Let's say that I am an officer within the USAF Auxiliary -- Civil Air Patrol and am out on a flight in a Cessna 172 G1000 model as an aircrew member with my Commander who is certified by the FAA as a flight instructor. I am sitting in the right seat where my commander is on the left. He is functioning as Pilot in Command. In this hypothetical situation, he allowed me to take control of the aircraft to teach me some basic maneuvers as a junior officer (Younger adult age) with interest in pursuing my private pilot's certificate.

If I took an FAA approved logbook with me and he signed off that flight in my logbook, would that officially be validly logged hours under FAA rules that I could put towards the flight proficiency standards for the student pilot's certificate and eventually the private pilot's certificate?

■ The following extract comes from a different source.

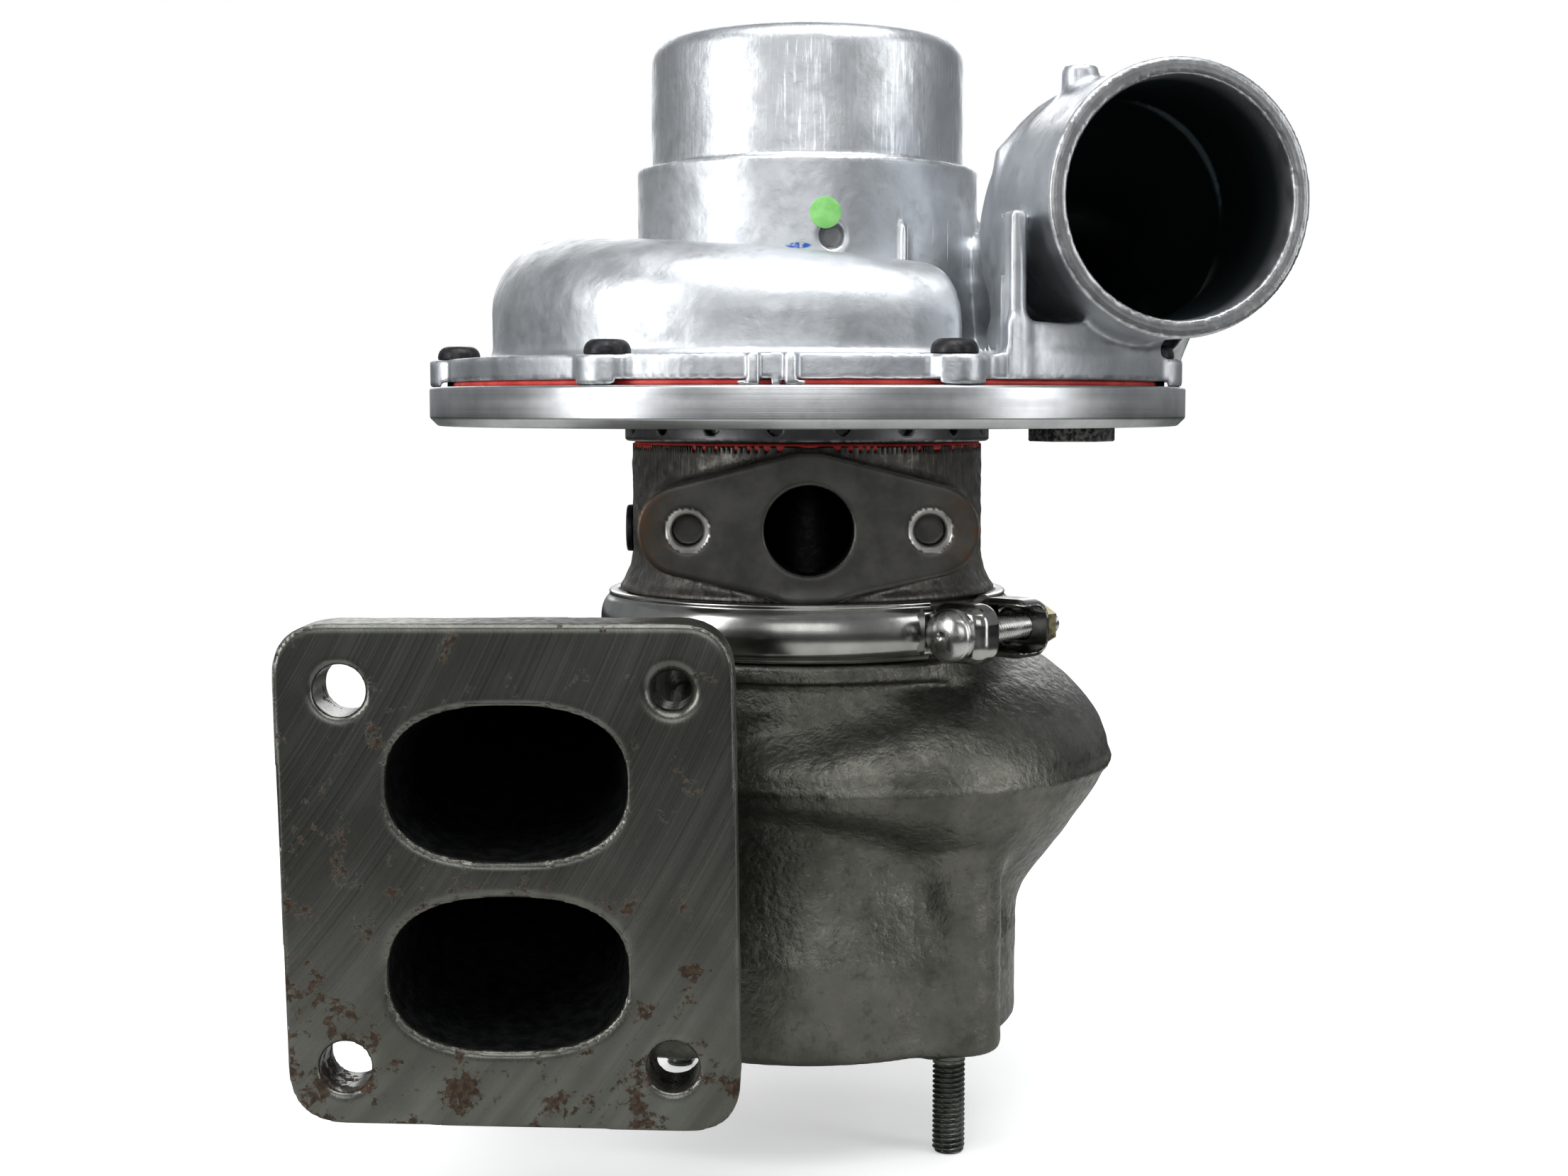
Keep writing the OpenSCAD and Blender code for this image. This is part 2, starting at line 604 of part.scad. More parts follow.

The reason I am asking this is because I am not sure if right seat hours count or if it is only left seat hours; not that I would think the concepts of flight instruction would be any different especially in a glass cockpit where I can supposedly bring up the instrument readouts right in front of me.


Thanks
-fnook1
 
If he is a CFI and signed your logbook it counts. It is highly unlikely he would have signed your logbook if it didn't count.
 
Let's say that I am an officer within the USAF Auxiliary -- Civil Air Patrol and am out on a flight in a Cessna 172 G1000 model as an aircrew member with my Commander who is certified by the FAA as a flight instructor. I am sitting in the right seat where my commander is on the left. He is functioning as Pilot in Command. In this hypothetical situation, he allowed me to take control of the aircraft to teach me some basic maneuvers as a junior officer (Younger adult age) with interest in pursuing my private pilot's certificate.

If I took an FAA approved logbook with me and he signed off that flight in my logbook, would that officially be validly logged hours under FAA rules that I could put towards the flight proficiency standards for the student pilot's certificate and eventually the private pilot's certificate?

The reason I am asking this is because I am not sure if right seat hours count or if it is only left seat hours; not that I would think the concepts of flight instruction would be any different especially in a glass cockpit where I can supposedly bring up the instrument readouts right in front of me.


Thanks
-fnook1
It does not matter what seat you occupy (as long as you can reach controls!). Nor does the type of instrumentation matter (G1000 vs anything else). If the CFI was current, and agrees that he was giving you instruction, and signs the logbook accordingly, then yeah, it's valid.

Probably the best person to ask is this person who occupied the left seat on that particular flight.

Good luck with your training!
Jerry
 
That was probably considered a cadet O-flight. If you get into more conventional training flights with your instructor, you will fly from the left seat.